- _WRITTEN PROBLEM_
Repeat the lines that follow, leaving nothing out.

+-------+

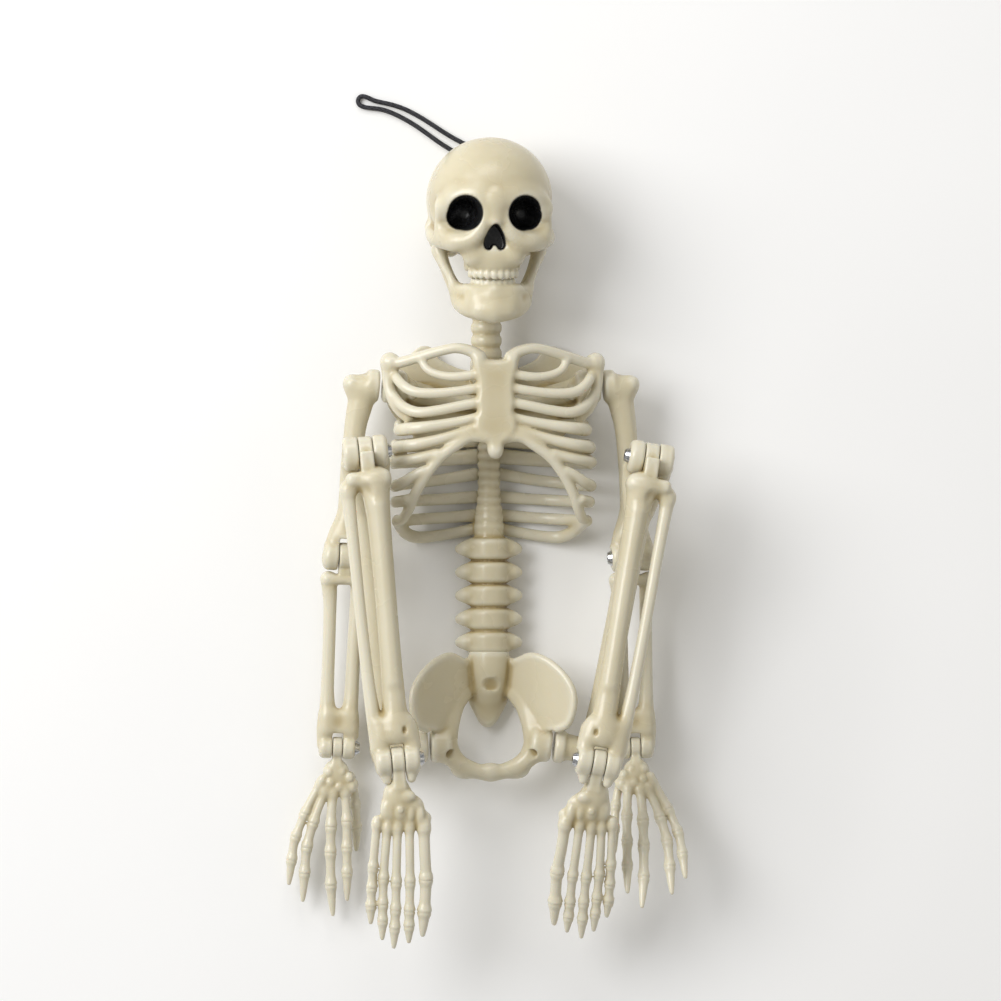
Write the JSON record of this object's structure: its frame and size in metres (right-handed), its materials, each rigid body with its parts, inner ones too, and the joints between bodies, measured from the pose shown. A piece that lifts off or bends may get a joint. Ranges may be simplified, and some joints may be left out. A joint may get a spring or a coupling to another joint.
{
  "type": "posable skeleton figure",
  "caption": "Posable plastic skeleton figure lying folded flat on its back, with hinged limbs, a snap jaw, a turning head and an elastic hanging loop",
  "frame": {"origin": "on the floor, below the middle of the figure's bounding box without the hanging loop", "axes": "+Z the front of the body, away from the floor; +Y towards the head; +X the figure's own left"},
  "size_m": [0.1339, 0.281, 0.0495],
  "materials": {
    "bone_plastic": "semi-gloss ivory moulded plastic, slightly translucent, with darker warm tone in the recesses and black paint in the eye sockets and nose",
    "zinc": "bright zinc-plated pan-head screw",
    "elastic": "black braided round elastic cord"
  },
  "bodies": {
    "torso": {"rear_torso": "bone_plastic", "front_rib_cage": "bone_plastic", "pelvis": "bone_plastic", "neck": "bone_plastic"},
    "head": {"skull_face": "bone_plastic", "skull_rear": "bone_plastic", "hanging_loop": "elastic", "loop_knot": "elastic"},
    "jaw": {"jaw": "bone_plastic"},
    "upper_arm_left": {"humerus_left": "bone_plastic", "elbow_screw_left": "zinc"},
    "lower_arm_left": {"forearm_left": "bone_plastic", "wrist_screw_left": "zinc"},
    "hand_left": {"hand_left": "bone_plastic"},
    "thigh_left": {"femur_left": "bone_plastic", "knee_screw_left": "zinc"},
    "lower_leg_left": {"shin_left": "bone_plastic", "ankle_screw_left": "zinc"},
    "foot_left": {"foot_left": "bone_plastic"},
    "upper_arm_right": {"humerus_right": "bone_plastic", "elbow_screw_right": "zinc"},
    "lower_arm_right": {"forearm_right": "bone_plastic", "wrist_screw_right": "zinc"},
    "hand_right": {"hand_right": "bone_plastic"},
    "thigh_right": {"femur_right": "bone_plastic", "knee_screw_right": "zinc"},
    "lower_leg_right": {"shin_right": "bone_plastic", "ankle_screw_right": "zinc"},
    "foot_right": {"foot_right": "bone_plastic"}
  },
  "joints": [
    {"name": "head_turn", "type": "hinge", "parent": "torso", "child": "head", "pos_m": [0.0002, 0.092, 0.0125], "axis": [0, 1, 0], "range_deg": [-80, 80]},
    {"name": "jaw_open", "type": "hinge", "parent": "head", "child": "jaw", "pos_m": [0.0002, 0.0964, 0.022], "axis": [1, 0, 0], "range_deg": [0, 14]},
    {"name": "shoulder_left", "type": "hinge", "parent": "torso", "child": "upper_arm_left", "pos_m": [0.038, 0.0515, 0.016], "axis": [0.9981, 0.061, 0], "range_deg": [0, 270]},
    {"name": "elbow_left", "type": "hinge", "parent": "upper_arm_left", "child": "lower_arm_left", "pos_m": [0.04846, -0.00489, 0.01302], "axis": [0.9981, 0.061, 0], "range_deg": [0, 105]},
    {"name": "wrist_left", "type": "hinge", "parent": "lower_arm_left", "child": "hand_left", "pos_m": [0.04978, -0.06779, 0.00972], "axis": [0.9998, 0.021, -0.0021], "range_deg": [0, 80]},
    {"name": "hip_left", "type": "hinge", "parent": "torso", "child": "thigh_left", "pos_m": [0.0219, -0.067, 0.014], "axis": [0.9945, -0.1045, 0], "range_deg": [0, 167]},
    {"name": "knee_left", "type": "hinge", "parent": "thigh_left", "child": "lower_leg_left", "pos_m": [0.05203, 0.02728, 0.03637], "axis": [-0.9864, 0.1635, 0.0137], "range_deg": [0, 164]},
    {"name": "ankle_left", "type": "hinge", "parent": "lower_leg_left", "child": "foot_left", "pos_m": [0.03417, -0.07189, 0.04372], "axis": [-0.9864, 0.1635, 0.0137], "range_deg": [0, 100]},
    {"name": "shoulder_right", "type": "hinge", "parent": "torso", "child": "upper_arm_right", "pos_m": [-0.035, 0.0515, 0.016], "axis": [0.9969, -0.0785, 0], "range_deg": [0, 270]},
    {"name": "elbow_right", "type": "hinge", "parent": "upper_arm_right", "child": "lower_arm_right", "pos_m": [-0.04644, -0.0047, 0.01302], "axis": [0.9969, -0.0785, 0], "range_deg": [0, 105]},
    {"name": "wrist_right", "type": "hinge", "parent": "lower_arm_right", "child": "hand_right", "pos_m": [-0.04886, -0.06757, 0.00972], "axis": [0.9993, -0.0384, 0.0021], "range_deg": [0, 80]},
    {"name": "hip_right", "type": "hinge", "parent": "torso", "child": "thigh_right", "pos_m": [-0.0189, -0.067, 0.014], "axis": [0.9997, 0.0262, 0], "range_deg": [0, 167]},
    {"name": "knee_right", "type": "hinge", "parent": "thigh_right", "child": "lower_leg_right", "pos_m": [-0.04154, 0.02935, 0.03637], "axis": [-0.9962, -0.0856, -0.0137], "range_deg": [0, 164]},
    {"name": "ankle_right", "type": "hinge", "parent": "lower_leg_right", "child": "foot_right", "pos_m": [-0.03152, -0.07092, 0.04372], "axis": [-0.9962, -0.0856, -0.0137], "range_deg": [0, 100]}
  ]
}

+-------+

- _EXERCISE RESPONSE_
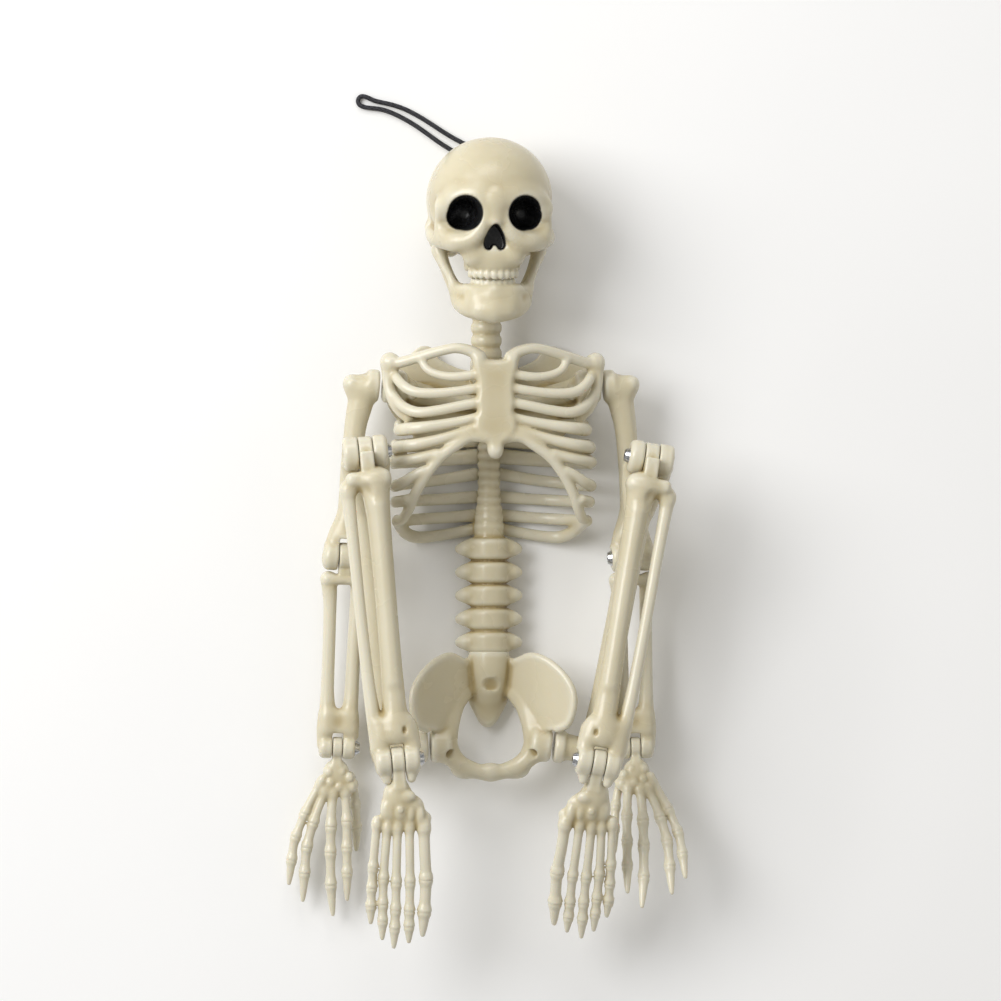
Write the JSON record of this object's structure: its frame and size in metres (right-handed), its materials, each rigid body with its parts, inner ones too, and the joints between bodies, measured from the pose shown. A piece that lifts off or bends may get a joint. Ranges may be simplified, and some joints may be left out. A joint may get a spring or a coupling to another joint.
{
  "type": "posable skeleton figure",
  "caption": "Posable plastic skeleton figure lying folded flat on its back, with hinged limbs, a snap jaw, a turning head and an elastic hanging loop",
  "frame": {"origin": "on the floor, below the middle of the figure's bounding box without the hanging loop", "axes": "+Z the front of the body, away from the floor; +Y towards the head; +X the figure's own left"},
  "size_m": [0.1339, 0.281, 0.0495],
  "materials": {
    "bone_plastic": "semi-gloss ivory moulded plastic, slightly translucent, with darker warm tone in the recesses and black paint in the eye sockets and nose",
    "zinc": "bright zinc-plated pan-head screw",
    "elastic": "black braided round elastic cord"
  },
  "bodies": {
    "torso": {"rear_torso": "bone_plastic", "front_rib_cage": "bone_plastic", "pelvis": "bone_plastic", "neck": "bone_plastic"},
    "head": {"skull_face": "bone_plastic", "skull_rear": "bone_plastic", "hanging_loop": "elastic", "loop_knot": "elastic"},
    "jaw": {"jaw": "bone_plastic"},
    "upper_arm_left": {"humerus_left": "bone_plastic", "elbow_screw_left": "zinc"},
    "lower_arm_left": {"forearm_left": "bone_plastic", "wrist_screw_left": "zinc"},
    "hand_left": {"hand_left": "bone_plastic"},
    "thigh_left": {"femur_left": "bone_plastic", "knee_screw_left": "zinc"},
    "lower_leg_left": {"shin_left": "bone_plastic", "ankle_screw_left": "zinc"},
    "foot_left": {"foot_left": "bone_plastic"},
    "upper_arm_right": {"humerus_right": "bone_plastic", "elbow_screw_right": "zinc"},
    "lower_arm_right": {"forearm_right": "bone_plastic", "wrist_screw_right": "zinc"},
    "hand_right": {"hand_right": "bone_plastic"},
    "thigh_right": {"femur_right": "bone_plastic", "knee_screw_right": "zinc"},
    "lower_leg_right": {"shin_right": "bone_plastic", "ankle_screw_right": "zinc"},
    "foot_right": {"foot_right": "bone_plastic"}
  },
  "joints": [
    {"name": "head_turn", "type": "hinge", "parent": "torso", "child": "head", "pos_m": [0.0002, 0.092, 0.0125], "axis": [0, 1, 0], "range_deg": [-80, 80]},
    {"name": "jaw_open", "type": "hinge", "parent": "head", "child": "jaw", "pos_m": [0.0002, 0.0964, 0.022], "axis": [1, 0, 0], "range_deg": [0, 14]},
    {"name": "shoulder_left", "type": "hinge", "parent": "torso", "child": "upper_arm_left", "pos_m": [0.038, 0.0515, 0.016], "axis": [0.9981, 0.061, 0], "range_deg": [0, 270]},
    {"name": "elbow_left", "type": "hinge", "parent": "upper_arm_left", "child": "lower_arm_left", "pos_m": [0.04846, -0.00489, 0.01302], "axis": [0.9981, 0.061, 0], "range_deg": [0, 105]},
    {"name": "wrist_left", "type": "hinge", "parent": "lower_arm_left", "child": "hand_left", "pos_m": [0.04978, -0.06779, 0.00972], "axis": [0.9998, 0.021, -0.0021], "range_deg": [0, 80]},
    {"name": "hip_left", "type": "hinge", "parent": "torso", "child": "thigh_left", "pos_m": [0.0219, -0.067, 0.014], "axis": [0.9945, -0.1045, 0], "range_deg": [0, 167]},
    {"name": "knee_left", "type": "hinge", "parent": "thigh_left", "child": "lower_leg_left", "pos_m": [0.05203, 0.02728, 0.03637], "axis": [-0.9864, 0.1635, 0.0137], "range_deg": [0, 164]},
    {"name": "ankle_left", "type": "hinge", "parent": "lower_leg_left", "child": "foot_left", "pos_m": [0.03417, -0.07189, 0.04372], "axis": [-0.9864, 0.1635, 0.0137], "range_deg": [0, 100]},
    {"name": "shoulder_right", "type": "hinge", "parent": "torso", "child": "upper_arm_right", "pos_m": [-0.035, 0.0515, 0.016], "axis": [0.9969, -0.0785, 0], "range_deg": [0, 270]},
    {"name": "elbow_right", "type": "hinge", "parent": "upper_arm_right", "child": "lower_arm_right", "pos_m": [-0.04644, -0.0047, 0.01302], "axis": [0.9969, -0.0785, 0], "range_deg": [0, 105]},
    {"name": "wrist_right", "type": "hinge", "parent": "lower_arm_right", "child": "hand_right", "pos_m": [-0.04886, -0.06757, 0.00972], "axis": [0.9993, -0.0384, 0.0021], "range_deg": [0, 80]},
    {"name": "hip_right", "type": "hinge", "parent": "torso", "child": "thigh_right", "pos_m": [-0.0189, -0.067, 0.014], "axis": [0.9997, 0.0262, 0], "range_deg": [0, 167]},
    {"name": "knee_right", "type": "hinge", "parent": "thigh_right", "child": "lower_leg_right", "pos_m": [-0.04154, 0.02935, 0.03637], "axis": [-0.9962, -0.0856, -0.0137], "range_deg": [0, 164]},
    {"name": "ankle_right", "type": "hinge", "parent": "lower_leg_right", "child": "foot_right", "pos_m": [-0.03152, -0.07092, 0.04372], "axis": [-0.9962, -0.0856, -0.0137], "range_deg": [0, 100]}
  ]
}